— START OF ENTRIES PROVIDED —

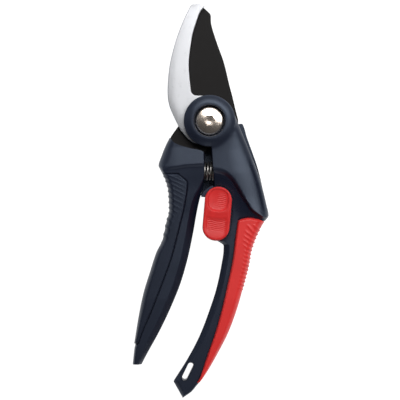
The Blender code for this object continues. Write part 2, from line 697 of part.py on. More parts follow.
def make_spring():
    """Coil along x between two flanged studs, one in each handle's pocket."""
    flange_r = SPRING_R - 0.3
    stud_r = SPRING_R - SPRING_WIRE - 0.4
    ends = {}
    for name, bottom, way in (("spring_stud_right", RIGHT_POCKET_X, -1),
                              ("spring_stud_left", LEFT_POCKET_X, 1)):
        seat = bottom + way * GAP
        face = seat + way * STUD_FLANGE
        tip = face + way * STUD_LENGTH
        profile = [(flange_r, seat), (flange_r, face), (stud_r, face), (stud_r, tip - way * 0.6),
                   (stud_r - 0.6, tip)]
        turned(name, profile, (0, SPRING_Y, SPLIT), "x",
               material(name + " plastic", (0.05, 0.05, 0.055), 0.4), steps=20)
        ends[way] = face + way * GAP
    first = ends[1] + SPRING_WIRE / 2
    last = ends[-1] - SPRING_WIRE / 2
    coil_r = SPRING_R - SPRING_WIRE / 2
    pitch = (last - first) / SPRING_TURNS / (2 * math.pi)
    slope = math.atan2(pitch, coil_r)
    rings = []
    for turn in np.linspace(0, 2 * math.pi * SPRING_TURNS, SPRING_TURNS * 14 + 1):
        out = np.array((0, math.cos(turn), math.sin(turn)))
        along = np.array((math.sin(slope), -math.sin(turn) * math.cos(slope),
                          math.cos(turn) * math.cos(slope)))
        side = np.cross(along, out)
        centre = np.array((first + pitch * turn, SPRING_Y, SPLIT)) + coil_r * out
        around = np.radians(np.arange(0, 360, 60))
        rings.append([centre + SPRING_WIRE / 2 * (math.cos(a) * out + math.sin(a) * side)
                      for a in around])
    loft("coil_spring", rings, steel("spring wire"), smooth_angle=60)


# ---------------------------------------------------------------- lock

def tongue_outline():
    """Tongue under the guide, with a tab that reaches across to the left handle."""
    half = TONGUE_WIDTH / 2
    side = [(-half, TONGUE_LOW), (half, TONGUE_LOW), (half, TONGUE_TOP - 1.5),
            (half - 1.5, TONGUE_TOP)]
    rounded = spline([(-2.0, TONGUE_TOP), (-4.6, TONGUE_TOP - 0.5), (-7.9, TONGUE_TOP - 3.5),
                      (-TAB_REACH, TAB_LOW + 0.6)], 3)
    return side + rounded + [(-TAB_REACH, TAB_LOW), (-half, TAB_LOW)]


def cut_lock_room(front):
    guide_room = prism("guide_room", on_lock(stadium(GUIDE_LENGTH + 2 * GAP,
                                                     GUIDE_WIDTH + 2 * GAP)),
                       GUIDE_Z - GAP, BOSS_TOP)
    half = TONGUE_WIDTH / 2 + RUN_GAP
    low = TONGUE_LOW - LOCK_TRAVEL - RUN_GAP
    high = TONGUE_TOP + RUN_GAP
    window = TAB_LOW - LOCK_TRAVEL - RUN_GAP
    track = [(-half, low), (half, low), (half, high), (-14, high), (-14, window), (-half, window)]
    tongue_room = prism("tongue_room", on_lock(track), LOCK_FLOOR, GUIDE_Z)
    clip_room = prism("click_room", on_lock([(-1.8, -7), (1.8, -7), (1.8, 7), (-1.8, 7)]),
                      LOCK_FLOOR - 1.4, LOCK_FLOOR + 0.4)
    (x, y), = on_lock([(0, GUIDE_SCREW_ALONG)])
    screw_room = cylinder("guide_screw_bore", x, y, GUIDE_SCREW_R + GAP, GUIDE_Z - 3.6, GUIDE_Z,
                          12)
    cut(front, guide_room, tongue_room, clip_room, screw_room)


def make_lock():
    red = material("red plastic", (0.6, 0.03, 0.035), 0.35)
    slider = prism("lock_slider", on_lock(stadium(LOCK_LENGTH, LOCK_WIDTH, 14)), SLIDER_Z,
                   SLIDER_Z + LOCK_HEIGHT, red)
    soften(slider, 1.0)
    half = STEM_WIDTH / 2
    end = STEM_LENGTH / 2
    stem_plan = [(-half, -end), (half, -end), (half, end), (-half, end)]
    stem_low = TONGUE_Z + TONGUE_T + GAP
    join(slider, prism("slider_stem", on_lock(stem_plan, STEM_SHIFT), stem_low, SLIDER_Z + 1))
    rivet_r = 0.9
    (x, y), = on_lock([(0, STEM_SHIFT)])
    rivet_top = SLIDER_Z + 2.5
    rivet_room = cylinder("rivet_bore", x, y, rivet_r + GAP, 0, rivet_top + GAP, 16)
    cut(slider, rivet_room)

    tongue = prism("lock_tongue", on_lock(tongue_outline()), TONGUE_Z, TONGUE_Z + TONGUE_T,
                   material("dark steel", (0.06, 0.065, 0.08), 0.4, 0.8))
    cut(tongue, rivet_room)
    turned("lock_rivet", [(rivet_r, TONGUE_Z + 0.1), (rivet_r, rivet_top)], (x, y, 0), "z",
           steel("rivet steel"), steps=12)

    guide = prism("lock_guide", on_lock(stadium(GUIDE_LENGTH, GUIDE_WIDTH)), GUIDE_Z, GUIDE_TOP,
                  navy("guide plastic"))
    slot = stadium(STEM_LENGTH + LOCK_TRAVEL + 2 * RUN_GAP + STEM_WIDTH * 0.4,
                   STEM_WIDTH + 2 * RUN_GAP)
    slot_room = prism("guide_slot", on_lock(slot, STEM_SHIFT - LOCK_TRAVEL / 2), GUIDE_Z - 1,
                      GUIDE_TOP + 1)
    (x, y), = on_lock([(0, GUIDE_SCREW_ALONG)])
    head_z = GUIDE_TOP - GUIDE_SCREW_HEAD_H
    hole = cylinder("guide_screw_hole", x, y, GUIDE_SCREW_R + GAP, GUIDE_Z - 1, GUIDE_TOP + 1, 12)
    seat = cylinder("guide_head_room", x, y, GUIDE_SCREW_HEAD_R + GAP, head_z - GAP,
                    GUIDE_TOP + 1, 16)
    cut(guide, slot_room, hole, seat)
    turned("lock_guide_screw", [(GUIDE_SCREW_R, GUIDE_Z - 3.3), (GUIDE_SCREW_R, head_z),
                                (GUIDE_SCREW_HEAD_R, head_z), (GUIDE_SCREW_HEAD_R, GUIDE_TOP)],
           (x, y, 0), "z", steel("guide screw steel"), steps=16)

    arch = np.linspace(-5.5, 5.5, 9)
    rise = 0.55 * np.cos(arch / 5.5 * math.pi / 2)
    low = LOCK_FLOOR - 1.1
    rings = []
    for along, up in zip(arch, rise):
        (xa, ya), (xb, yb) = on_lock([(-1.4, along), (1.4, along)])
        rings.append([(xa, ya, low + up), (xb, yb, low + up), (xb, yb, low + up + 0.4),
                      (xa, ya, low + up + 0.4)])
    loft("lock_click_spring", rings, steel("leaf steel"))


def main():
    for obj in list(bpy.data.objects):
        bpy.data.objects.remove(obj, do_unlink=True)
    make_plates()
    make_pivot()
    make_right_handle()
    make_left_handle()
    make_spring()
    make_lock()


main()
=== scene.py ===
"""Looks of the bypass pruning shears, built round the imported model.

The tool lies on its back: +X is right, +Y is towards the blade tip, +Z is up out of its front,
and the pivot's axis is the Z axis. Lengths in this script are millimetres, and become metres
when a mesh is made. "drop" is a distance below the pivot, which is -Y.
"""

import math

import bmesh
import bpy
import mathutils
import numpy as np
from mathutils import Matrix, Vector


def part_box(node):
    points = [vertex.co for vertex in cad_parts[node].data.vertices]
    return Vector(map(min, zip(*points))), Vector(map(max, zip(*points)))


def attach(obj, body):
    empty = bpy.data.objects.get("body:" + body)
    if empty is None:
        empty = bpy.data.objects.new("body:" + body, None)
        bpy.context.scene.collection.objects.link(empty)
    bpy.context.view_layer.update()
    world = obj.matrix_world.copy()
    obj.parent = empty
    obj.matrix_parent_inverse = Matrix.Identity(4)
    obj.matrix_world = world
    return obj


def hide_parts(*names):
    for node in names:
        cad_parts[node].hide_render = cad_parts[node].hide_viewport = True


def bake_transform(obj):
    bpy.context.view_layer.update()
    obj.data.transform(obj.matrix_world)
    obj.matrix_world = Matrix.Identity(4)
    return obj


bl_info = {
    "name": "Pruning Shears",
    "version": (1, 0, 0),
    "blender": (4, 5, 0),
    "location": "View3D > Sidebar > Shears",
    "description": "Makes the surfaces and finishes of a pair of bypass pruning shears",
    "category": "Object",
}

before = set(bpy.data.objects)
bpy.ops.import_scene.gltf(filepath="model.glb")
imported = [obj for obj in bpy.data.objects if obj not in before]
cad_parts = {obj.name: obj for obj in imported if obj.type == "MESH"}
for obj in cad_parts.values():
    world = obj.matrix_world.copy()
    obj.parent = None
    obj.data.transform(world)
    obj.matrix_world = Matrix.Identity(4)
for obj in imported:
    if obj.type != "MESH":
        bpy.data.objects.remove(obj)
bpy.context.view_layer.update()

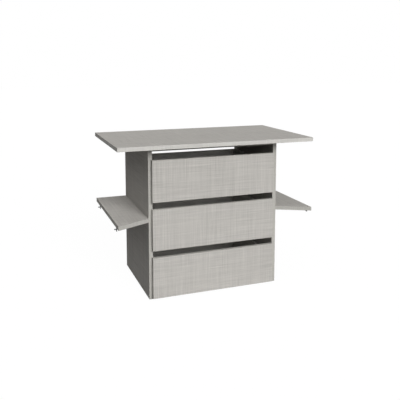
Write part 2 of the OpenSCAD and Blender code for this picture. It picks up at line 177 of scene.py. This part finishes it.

— END OF ENTRIES PROVIDED —

▸ **TASK OBJECTIVE**
Lines containing the word "data" must all be returned from the material above.

▸ **RESPONSE TO THIS TASK**
    for obj in list(bpy.data.objects):
        bpy.data.objects.remove(obj, do_unlink=True)
    points = [vertex.co for vertex in cad_parts[node].data.vertices]
    empty = bpy.data.objects.get("body:" + body)
        empty = bpy.data.objects.new("body:" + body, None)
    obj.data.transform(obj.matrix_world)
before = set(bpy.data.objects)
imported = [obj for obj in bpy.data.objects if obj not in before]
    obj.data.transform(world)
        bpy.data.objects.remove(obj)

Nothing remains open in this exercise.